***** Data extract *****
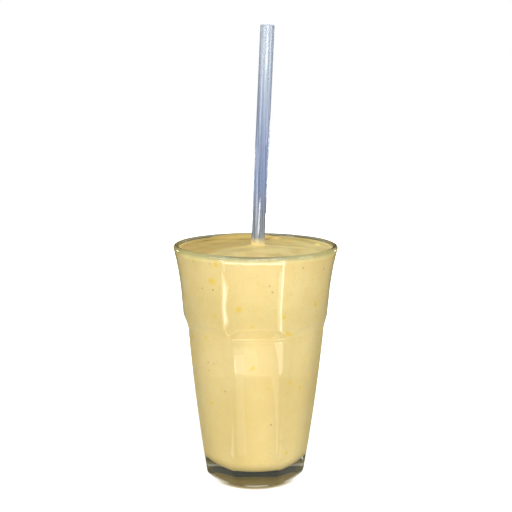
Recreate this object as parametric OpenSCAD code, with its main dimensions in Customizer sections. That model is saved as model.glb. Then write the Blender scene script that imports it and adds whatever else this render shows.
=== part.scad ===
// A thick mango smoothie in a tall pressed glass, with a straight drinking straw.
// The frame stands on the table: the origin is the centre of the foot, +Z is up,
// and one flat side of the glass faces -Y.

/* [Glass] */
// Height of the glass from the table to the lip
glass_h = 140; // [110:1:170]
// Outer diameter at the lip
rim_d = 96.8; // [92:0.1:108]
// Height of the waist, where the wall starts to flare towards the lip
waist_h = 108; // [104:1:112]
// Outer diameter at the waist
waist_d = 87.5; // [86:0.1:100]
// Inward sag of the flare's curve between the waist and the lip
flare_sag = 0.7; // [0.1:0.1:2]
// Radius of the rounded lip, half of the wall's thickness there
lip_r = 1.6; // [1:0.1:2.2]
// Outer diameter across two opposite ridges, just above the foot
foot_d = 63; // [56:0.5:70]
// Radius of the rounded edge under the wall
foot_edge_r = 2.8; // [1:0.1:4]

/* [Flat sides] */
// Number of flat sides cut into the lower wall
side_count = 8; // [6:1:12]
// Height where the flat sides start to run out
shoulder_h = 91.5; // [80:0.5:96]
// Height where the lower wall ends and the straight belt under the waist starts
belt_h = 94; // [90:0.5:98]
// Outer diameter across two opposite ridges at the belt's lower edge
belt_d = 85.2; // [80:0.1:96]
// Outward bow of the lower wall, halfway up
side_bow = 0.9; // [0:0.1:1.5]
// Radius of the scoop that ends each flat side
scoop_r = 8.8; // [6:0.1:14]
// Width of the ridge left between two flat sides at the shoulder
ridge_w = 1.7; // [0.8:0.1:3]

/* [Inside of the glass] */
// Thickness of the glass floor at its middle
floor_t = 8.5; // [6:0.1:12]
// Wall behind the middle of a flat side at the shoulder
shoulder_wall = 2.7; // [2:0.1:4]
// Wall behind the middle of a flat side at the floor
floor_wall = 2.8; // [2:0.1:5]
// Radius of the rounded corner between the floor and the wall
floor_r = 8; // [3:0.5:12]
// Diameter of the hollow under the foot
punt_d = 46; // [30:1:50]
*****
Quote exactly the stretch of lines above that starts at the first one and ends at the line with "glass faces -Y.", and nothing beyond it.

(Result of this exercise)
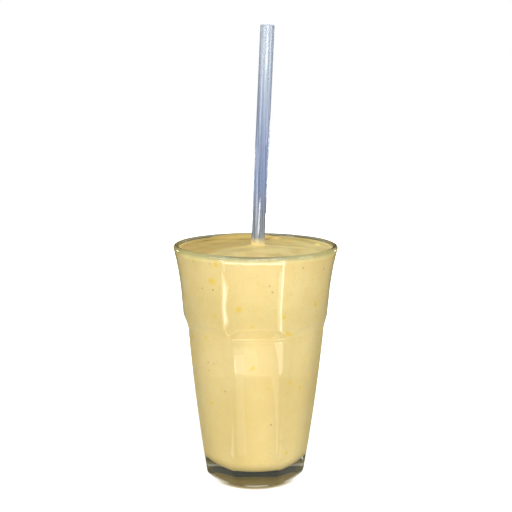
Recreate this object as parametric OpenSCAD code, with its main dimensions in Customizer sections. That model is saved as model.glb. Then write the Blender scene script that imports it and adds whatever else this render shows.
=== part.scad ===
// A thick mango smoothie in a tall pressed glass, with a straight drinking straw.
// The frame stands on the table: the origin is the centre of the foot, +Z is up,
// and one flat side of the glass faces -Y.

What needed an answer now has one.